Problem to work on:
Output all lines exactly, with nothing added or dropped.

* Start *

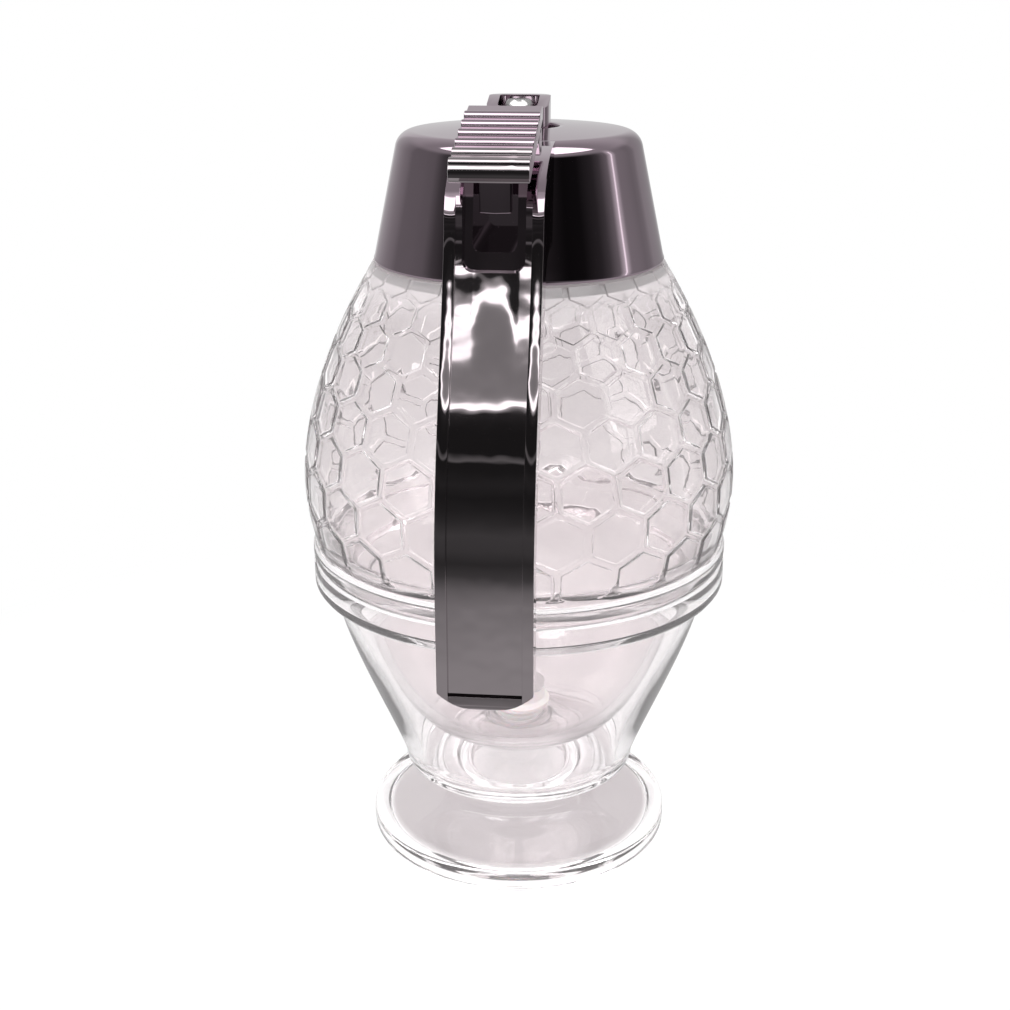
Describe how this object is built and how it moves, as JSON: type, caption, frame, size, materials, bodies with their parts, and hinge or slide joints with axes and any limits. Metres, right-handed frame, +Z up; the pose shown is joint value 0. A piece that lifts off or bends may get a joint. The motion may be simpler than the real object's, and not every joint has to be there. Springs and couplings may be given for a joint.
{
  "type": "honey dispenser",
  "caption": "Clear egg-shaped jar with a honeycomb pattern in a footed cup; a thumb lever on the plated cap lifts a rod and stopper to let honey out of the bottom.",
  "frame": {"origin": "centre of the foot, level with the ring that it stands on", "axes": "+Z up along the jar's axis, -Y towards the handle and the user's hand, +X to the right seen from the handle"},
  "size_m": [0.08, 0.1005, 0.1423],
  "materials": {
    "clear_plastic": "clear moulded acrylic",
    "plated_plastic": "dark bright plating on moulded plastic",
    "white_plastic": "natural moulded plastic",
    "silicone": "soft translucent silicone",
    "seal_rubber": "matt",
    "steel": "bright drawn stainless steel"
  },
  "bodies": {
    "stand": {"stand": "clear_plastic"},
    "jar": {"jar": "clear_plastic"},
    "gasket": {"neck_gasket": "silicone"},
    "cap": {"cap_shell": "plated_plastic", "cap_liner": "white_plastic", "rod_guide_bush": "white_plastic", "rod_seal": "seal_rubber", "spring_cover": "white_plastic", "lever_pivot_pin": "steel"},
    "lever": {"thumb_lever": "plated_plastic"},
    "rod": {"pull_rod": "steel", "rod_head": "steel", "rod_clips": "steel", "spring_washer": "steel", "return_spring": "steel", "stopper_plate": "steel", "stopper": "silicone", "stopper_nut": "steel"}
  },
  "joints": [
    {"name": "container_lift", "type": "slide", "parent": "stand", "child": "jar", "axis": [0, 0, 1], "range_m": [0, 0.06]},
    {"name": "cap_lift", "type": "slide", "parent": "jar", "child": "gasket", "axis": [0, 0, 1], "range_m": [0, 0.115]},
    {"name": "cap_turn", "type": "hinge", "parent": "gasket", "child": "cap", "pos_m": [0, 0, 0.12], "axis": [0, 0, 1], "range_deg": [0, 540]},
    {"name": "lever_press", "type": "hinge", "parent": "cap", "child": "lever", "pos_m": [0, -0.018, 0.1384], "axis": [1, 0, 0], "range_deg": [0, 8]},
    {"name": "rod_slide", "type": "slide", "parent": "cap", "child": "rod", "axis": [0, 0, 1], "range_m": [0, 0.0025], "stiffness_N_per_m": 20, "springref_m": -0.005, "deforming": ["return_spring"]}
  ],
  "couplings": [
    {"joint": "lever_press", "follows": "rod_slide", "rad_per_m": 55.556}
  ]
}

* End *

Answer for the task:
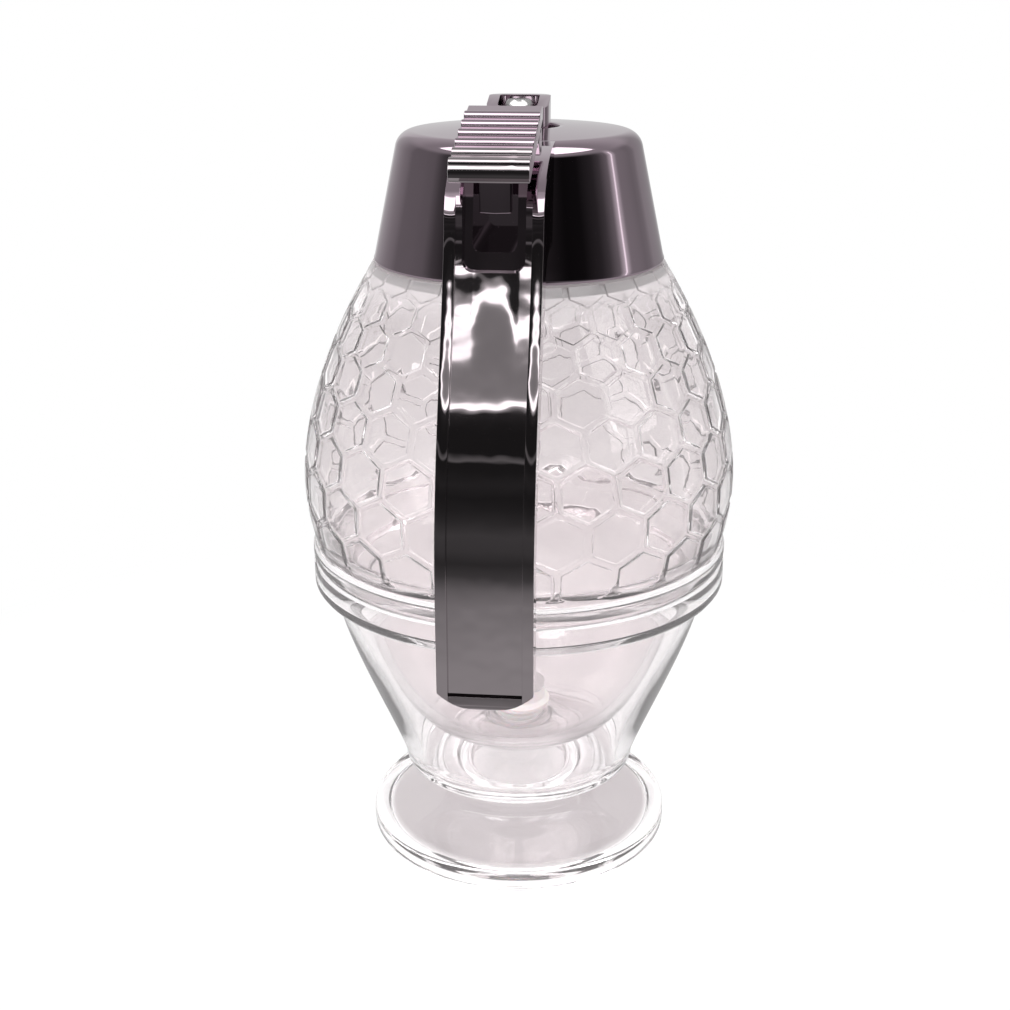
Describe how this object is built and how it moves, as JSON: type, caption, frame, size, materials, bodies with their parts, and hinge or slide joints with axes and any limits. Metres, right-handed frame, +Z up; the pose shown is joint value 0. A piece that lifts off or bends may get a joint. The motion may be simpler than the real object's, and not every joint has to be there. Springs and couplings may be given for a joint.
{
  "type": "honey dispenser",
  "caption": "Clear egg-shaped jar with a honeycomb pattern in a footed cup; a thumb lever on the plated cap lifts a rod and stopper to let honey out of the bottom.",
  "frame": {"origin": "centre of the foot, level with the ring that it stands on", "axes": "+Z up along the jar's axis, -Y towards the handle and the user's hand, +X to the right seen from the handle"},
  "size_m": [0.08, 0.1005, 0.1423],
  "materials": {
    "clear_plastic": "clear moulded acrylic",
    "plated_plastic": "dark bright plating on moulded plastic",
    "white_plastic": "natural moulded plastic",
    "silicone": "soft translucent silicone",
    "seal_rubber": "matt",
    "steel": "bright drawn stainless steel"
  },
  "bodies": {
    "stand": {"stand": "clear_plastic"},
    "jar": {"jar": "clear_plastic"},
    "gasket": {"neck_gasket": "silicone"},
    "cap": {"cap_shell": "plated_plastic", "cap_liner": "white_plastic", "rod_guide_bush": "white_plastic", "rod_seal": "seal_rubber", "spring_cover": "white_plastic", "lever_pivot_pin": "steel"},
    "lever": {"thumb_lever": "plated_plastic"},
    "rod": {"pull_rod": "steel", "rod_head": "steel", "rod_clips": "steel", "spring_washer": "steel", "return_spring": "steel", "stopper_plate": "steel", "stopper": "silicone", "stopper_nut": "steel"}
  },
  "joints": [
    {"name": "container_lift", "type": "slide", "parent": "stand", "child": "jar", "axis": [0, 0, 1], "range_m": [0, 0.06]},
    {"name": "cap_lift", "type": "slide", "parent": "jar", "child": "gasket", "axis": [0, 0, 1], "range_m": [0, 0.115]},
    {"name": "cap_turn", "type": "hinge", "parent": "gasket", "child": "cap", "pos_m": [0, 0, 0.12], "axis": [0, 0, 1], "range_deg": [0, 540]},
    {"name": "lever_press", "type": "hinge", "parent": "cap", "child": "lever", "pos_m": [0, -0.018, 0.1384], "axis": [1, 0, 0], "range_deg": [0, 8]},
    {"name": "rod_slide", "type": "slide", "parent": "cap", "child": "rod", "axis": [0, 0, 1], "range_m": [0, 0.0025], "stiffness_N_per_m": 20, "springref_m": -0.005, "deforming": ["return_spring"]}
  ],
  "couplings": [
    {"joint": "lever_press", "follows": "rod_slide", "rad_per_m": 55.556}
  ]
}